• Input for this task:

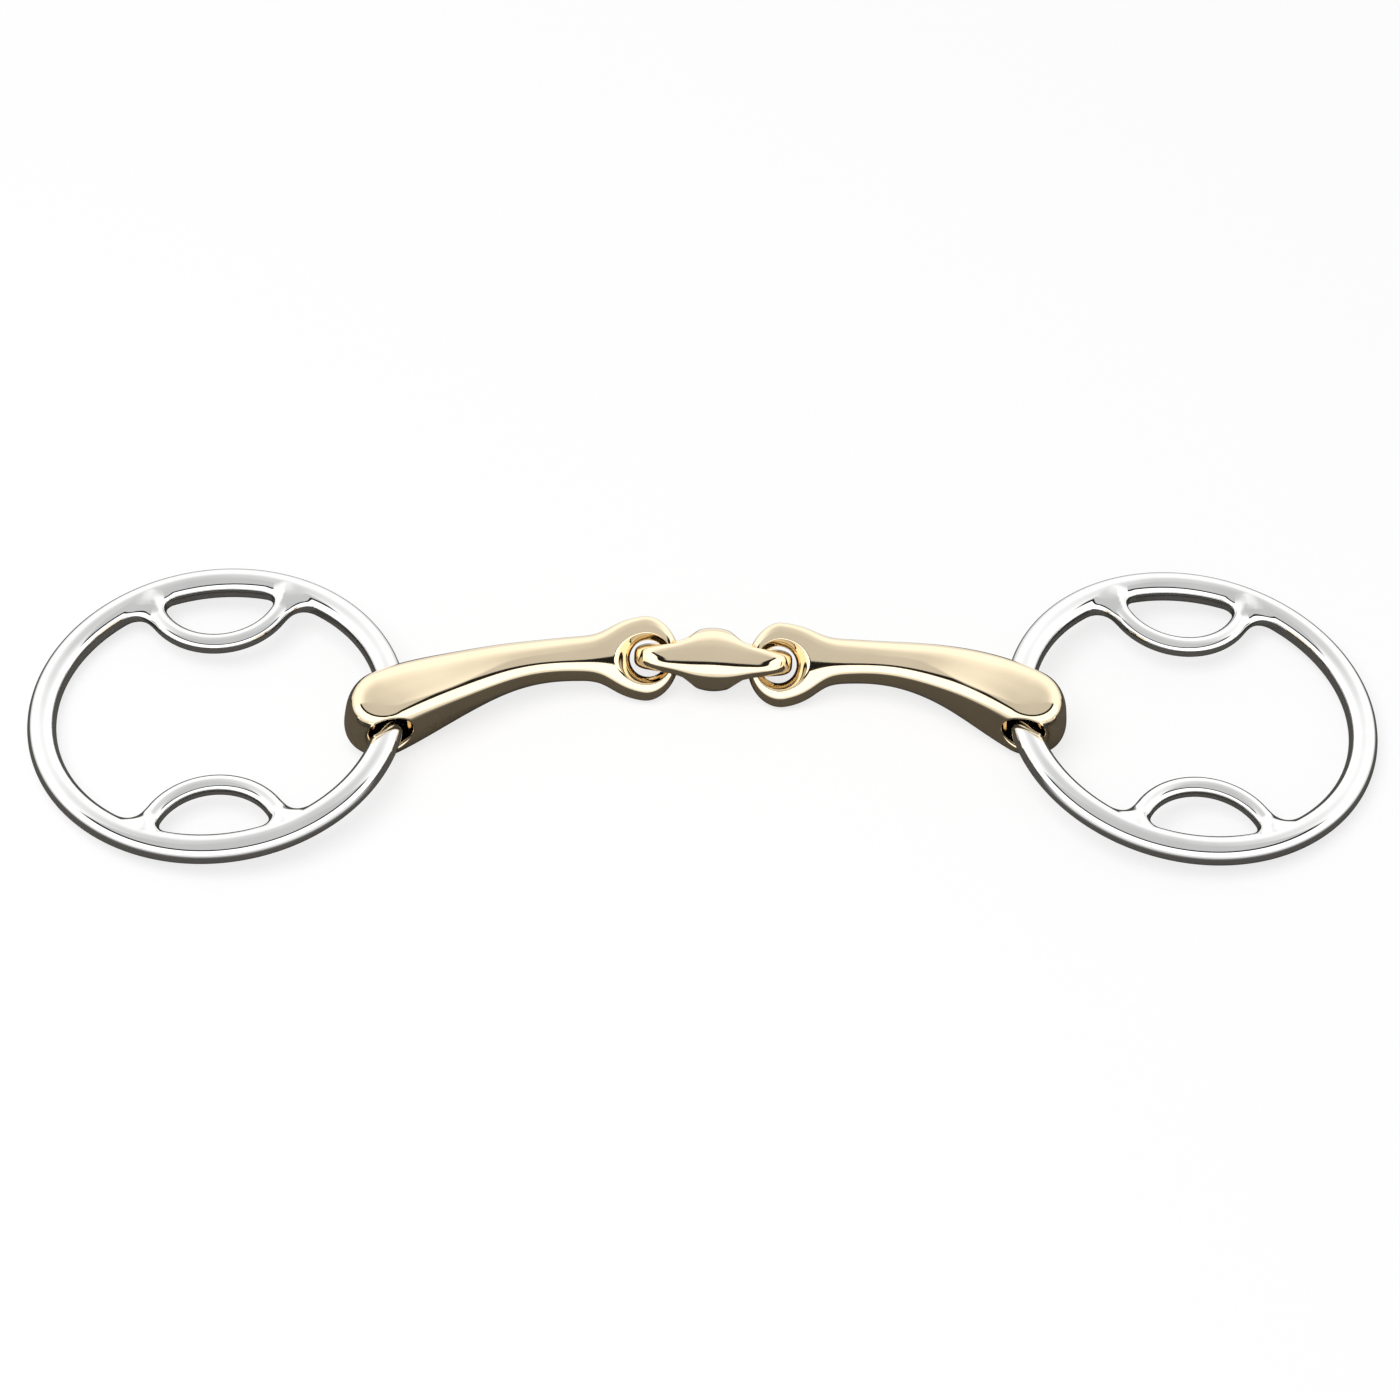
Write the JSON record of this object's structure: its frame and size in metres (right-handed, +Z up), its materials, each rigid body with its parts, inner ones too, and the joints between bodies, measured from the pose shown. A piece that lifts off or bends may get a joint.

---

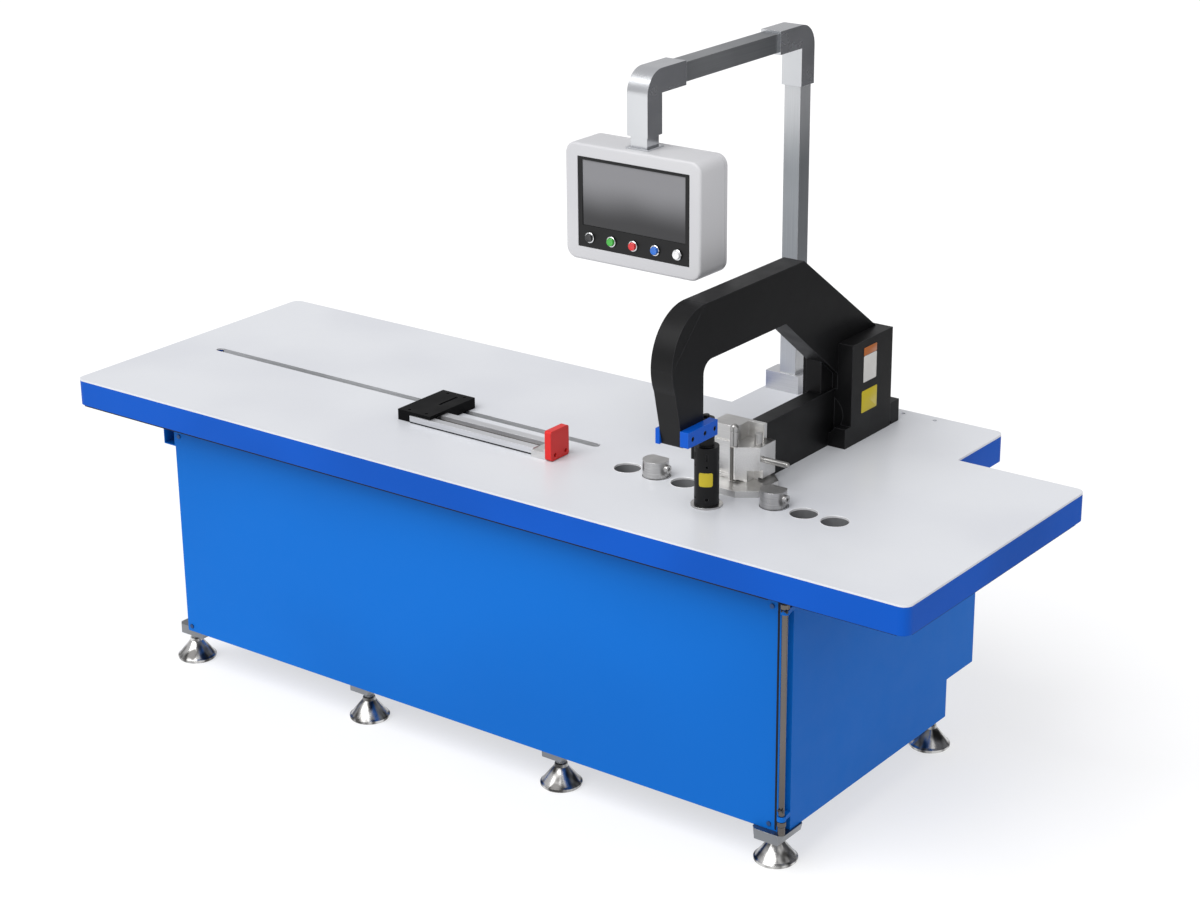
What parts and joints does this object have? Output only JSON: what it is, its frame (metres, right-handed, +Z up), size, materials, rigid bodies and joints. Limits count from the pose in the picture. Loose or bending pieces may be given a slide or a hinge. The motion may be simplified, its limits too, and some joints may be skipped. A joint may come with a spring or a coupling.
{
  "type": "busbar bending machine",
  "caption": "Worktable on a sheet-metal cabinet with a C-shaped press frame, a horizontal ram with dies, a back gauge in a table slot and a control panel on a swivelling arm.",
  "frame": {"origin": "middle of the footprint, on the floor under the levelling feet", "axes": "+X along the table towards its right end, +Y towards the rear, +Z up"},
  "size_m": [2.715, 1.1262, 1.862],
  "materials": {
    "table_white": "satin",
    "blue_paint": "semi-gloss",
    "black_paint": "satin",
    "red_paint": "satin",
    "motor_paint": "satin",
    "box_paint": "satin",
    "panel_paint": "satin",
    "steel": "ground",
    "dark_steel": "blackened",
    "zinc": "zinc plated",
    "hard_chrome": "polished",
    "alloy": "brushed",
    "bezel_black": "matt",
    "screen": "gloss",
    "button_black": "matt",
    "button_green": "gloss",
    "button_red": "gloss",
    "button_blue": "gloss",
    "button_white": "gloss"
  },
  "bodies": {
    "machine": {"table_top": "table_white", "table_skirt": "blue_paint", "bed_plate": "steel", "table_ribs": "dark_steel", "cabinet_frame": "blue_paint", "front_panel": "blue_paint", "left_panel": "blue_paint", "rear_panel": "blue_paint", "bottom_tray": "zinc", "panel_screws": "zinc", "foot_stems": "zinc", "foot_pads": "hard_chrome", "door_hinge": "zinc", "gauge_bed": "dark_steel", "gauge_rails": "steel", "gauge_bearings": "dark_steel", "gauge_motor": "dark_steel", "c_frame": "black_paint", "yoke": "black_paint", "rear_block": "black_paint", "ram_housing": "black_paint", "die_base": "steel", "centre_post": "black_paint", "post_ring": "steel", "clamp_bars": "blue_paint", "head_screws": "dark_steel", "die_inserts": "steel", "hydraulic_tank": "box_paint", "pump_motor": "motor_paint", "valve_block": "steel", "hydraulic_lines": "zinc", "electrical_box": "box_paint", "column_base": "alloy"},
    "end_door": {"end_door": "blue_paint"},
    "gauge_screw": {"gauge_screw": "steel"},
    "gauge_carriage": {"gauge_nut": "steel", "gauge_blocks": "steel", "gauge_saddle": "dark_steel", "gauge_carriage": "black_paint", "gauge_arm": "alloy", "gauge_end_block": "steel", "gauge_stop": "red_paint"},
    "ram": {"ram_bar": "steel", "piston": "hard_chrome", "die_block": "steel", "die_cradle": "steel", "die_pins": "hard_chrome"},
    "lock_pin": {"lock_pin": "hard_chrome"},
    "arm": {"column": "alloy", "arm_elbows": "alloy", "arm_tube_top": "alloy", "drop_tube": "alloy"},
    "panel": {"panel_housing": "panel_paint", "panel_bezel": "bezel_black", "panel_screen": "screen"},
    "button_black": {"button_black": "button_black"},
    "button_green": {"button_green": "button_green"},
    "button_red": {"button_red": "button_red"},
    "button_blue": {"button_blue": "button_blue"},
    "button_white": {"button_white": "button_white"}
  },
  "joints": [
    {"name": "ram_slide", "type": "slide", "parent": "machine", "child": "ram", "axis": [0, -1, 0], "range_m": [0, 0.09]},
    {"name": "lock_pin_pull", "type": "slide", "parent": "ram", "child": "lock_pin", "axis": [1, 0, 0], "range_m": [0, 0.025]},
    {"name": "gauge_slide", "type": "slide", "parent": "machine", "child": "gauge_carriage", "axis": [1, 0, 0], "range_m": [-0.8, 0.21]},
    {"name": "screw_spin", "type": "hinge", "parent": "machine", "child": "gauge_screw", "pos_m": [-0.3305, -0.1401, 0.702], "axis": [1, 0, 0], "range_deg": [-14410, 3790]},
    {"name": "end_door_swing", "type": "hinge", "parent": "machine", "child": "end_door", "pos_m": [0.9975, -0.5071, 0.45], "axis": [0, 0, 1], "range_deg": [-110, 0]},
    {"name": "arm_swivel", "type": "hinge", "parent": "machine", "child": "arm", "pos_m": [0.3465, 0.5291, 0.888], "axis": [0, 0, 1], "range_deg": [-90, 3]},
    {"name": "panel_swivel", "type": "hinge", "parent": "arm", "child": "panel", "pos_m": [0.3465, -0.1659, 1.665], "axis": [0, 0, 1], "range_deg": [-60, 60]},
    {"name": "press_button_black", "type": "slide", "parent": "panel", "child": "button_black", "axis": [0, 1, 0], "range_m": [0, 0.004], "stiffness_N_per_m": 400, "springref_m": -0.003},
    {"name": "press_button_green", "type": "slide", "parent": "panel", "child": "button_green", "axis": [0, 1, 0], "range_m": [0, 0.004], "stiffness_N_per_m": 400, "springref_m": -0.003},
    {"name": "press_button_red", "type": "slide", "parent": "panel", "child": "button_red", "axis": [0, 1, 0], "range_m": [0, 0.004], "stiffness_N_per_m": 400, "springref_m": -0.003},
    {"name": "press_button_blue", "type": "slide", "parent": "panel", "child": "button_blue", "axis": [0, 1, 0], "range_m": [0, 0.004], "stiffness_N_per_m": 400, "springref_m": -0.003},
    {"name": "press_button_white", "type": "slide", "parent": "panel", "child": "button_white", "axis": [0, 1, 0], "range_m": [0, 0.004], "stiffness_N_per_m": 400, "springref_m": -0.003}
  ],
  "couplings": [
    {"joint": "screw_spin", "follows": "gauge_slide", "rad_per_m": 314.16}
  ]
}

• Your instructions: Report only the number of lines that hold the string "object" in this listing.

• Completed exercise: 2